From posts in reddit forums to footage from actual fight clubs, the documentary posits Fight Club influenced the growth of Men’s Rights Activists and other alt-right misogynistic collectives. There is an urgency to this film that demonstrates how the experimental form is not in any way frivolous.

Each of these films demonstrate how varied contemporary experimental cinema is.

Conor Bateman’s Run Time looks at the trope in horror movies of characters being slain in the theatre space. Jason Phu uses his mobile phone to capture his Dad’s stories while he cooks. Talia Smith shares stories of her grandmother, and the abuse she faced from her husband in a film that reminded me of being told the hardships of my own maternal grandmother.

James Nguyen explores how architecture is embedded in our national character. Gabriella Hirst juxtaposes traumatic recollections with tranquil imagery. In Tina Havelock Stevens’ Come Together, Right Now we watch others watching music.

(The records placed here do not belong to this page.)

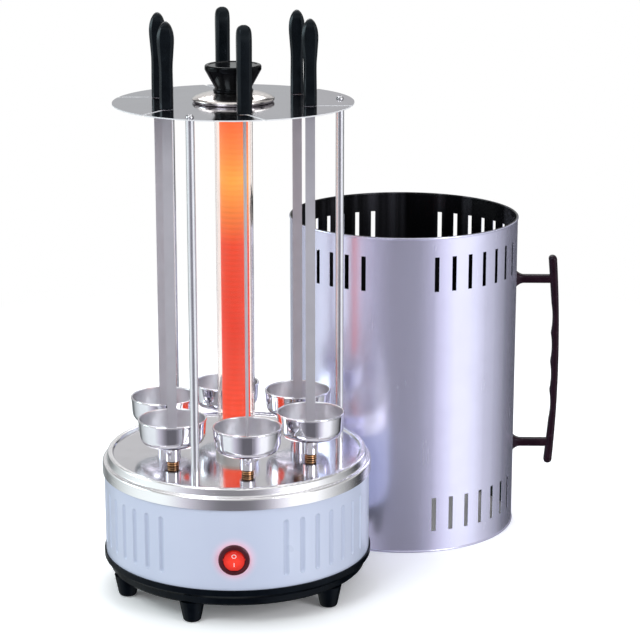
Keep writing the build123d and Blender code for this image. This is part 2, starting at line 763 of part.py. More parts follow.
def casing_handle_section(face):
    # rounds the grip's long edges, seen from above
    depth = grip_thickness + grip_bow + 2 * grip_wave_depth
    block = Pos(face - depth / 2, 0, grip_bottom) * extrude(
        RectangleRounded(depth, grip_width, grip_round), grip_top - grip_bottom)
    return block


def make_casing_screws():
    screw = make_screw(casing_screw_radius, casing_screw_length + casing_sheet, casing_screw_head_radius,
                       casing_screw_head_height)
    # the flat head's rim rests on the round wall
    inside = ((casing_radius - casing_sheet) ** 2 - casing_screw_head_radius ** 2) ** 0.5 - running_gap
    return apart(at(0, handle_angle, level) * Pos(inside, 0, 0) * Rot(0, -90, 0) * screw
                 for level in arm_heights)


# ---- the whole grill ----
def make_parts():
    post_screw = make_screw(spigot_radius, post_screw_length, post_screw_head_radius, post_screw_head_height)
    cover_screw = Rot(180, 0, 0) * make_screw(cover_screw_radius, cover_screw_length,
                                              cover_screw_head_radius, cover_screw_head_height)
    parts = {
        "feet": apart(at(foot_circle, angle) * make_foot() for angle in foot_angles),
        "bottom_cover": make_bottom_cover(),
        "bottom_screws": apart(at(pillar_circle, angle, cover_level) * cover_screw for angle in post_angles),
        "base_shell": make_base_shell(),
        "drip_tray": make_drip_tray(),
        "support_posts": apart(at(post_circle, angle) * make_post() for angle in post_angles),
        "standoffs": make_standoffs(),
        "top_disc": make_top_disc(),
        "post_screws": apart(at(post_circle, angle, disc_level) * post_screw for angle in post_angles),
        "centre_collar": make_centre_collar(),
        "top_knob": make_knob(),
        "knob_stud": rod(stud_radius, disc_underside - stud_grip, collar_level + stud_rise),
        "heater_base": make_heater_base(),
        "heater_glass": tube(glass_radius, glass_radius - glass_wall, glass_bottom, glass_top),
        "heater_core": tube(core_radius, core_bore_radius, core_bottom, core_top),
        "heater_coil": make_heater_coil(),
        "heater_top_holder": make_heater_top_holder(),
        "mechanism_plate": make_mechanism_plate(),
        "spindle": make_spindle(),
        "sun_gear": make_sun_gear(),
        "motor_pinion": at(pinion_circle, pinion_angle) * make_motor_pinion(),
        "geared_motor": at(pinion_circle, pinion_angle) * make_geared_motor(),
        "bushes": make_bushes(),
        "switch_housing": at(0, 0, switch_height) * make_switch_housing(),
        "switch_rocker": at(0, 0, switch_height) * make_switch_rocker(),
        "mains_gland": at(0, 180, gland_height) * make_mains_gland(),
        "terminal_block": at(terminal_circle, terminal_angle) * make_terminal_block(),
    }
    station = {"drive_gear": make_station_gear(), "drive_shaft": make_shaft(), "cup": make_cup(),
               "skewer_blade": make_blade(), "skewer_handle": make_handle()}
    for number, (angle, turn) in enumerate(zip(station_angles, skewer_turns), start=1):
        for name, piece in station.items():
            own_turn = Rot(0, 0, 0 if name == "drive_gear" else turn)
            parts[f"{name}_{number}"] = at(station_circle, angle) * own_turn * piece
    casing = {"casing_shell": make_casing_shell(), "casing_handle": make_casing_handle(),
              "casing_screws": make_casing_screws()}
    for name, piece in casing.items():
        parts[name] = Pos(casing_x, casing_y, 0) * piece
    return parts


def export_parts(parts):
    os.makedirs("parts", exist_ok=True)
    box = Compound(children=[solid for piece in parts.values() for solid in piece.solids()]).bounding_box()
    middle = box.center()
    print("base axis at", round(-middle.X, 3), round(-middle.Y, 3), "floor at", round(-box.min.Z, 3))
    for name, piece in parts.items():
        export_step(Pos(-middle.X, -middle.Y, -box.min.Z) * piece, f"parts/{name}.step")


export_parts(make_parts())
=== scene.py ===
# Electric skewer grill: finishes, small details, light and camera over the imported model.
import math

import bmesh
import bpy
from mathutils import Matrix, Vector


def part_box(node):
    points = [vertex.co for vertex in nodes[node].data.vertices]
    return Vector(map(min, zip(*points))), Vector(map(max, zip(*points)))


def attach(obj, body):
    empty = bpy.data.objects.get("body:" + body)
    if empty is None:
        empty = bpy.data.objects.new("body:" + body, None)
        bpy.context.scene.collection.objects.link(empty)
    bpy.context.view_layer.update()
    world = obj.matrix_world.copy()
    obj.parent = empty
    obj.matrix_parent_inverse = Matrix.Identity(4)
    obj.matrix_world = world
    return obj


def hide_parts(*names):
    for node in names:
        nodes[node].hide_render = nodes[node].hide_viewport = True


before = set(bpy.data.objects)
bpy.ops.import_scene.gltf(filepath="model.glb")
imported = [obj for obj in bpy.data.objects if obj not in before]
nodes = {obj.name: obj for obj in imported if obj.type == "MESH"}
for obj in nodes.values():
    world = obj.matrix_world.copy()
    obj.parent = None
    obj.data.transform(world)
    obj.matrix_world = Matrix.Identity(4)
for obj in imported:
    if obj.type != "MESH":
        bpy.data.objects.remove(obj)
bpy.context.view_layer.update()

print("grill: frame loaded,", len(nodes), "nodes")

# the axes that finishes and details are counted from, in metres
baseAxis = Vector((-0.089797, -0.075456, 0.0))
casingAxis = baseAxis + Vector((0.150, 0.164, 0.0))
fromAxisToSwitch = Vector((0.0, -0.1129, 0.0604))
switchCentre = baseAxis + fromAxisToSwitch

# six turning stations on a circle; each skewer stands turned about itself by its own degrees
stationCount = 6
stationStep = 360 / stationCount
stationCircle = 0.0675
firstStation = math.radians(9)
skewerTurns = (0, 21, -39, 0, 21, -39)
stations = [str(number + 1) for number in range(stationCount)]


def stationPlace(number):
    turn = firstStation + math.radians(stationStep) * number
    return baseAxis + stationCircle * Vector((math.sin(turn), -math.cos(turn), 0))


def perStation(name):
    return [name + "_" + key for key in stations]


def put(tree, kind, inputs=None, **settings):
    # a new node; each input is a plain value or a socket to link from
    node = tree.nodes.new("ShaderNode" + kind)
    for key, value in settings.items():
        setattr(node, key, value)
    for key, value in (inputs or {}).items():
        if isinstance(value, bpy.types.NodeSocket):
            tree.links.new(value, node.inputs[key])
        else:
            node.inputs[key].default_value = value
    return node


def calc(tree, operation, *values):
    return put(tree, "Math", dict(enumerate(values)), operation=operation).outputs[0]


def upPart(tree, vector):
    # the share along Z: a point's height, or how far a normal looks up
    return put(tree, "SeparateXYZ", {0: vector}).outputs[2]


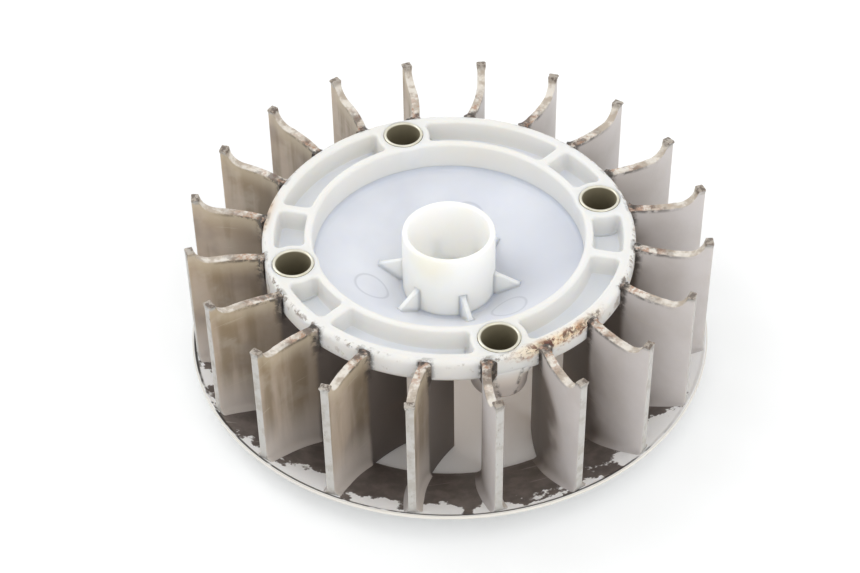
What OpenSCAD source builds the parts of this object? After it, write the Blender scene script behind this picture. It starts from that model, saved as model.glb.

Alena Lodkina explores an inner Melbourne malaise in Mercury. Alena Lodkina/Prototype

Alena Lodkina – whose debut feature Stranger Colours received critical acclaim on the global film festival circuit – gives us Mercury. The film draws on Euripides’ Medea and Argonautica by Apollonius of Rhodes. The Greek characters of Medea and Jason of the Argonauts are transposed into an inner Melbourne malaise, constantly flitting between spaces and moods.

Art we can hold

Prototype demonstrates a push to break away from conventional spaces where this work is exhibited. This is art we can access through our own portable devices.

While all the films break from a traditional narrative structure, each tells a story. They ask us to move beyond conventional storytelling devices and to think about how filmmaking techniques are pivotal in expressing emotion.

These are deeply personal films, as are Harris’ annotations, that are akin to poetic diary entries. They are open texts inviting our interpretations.

Hopefully, this season of Prototype is the first of many.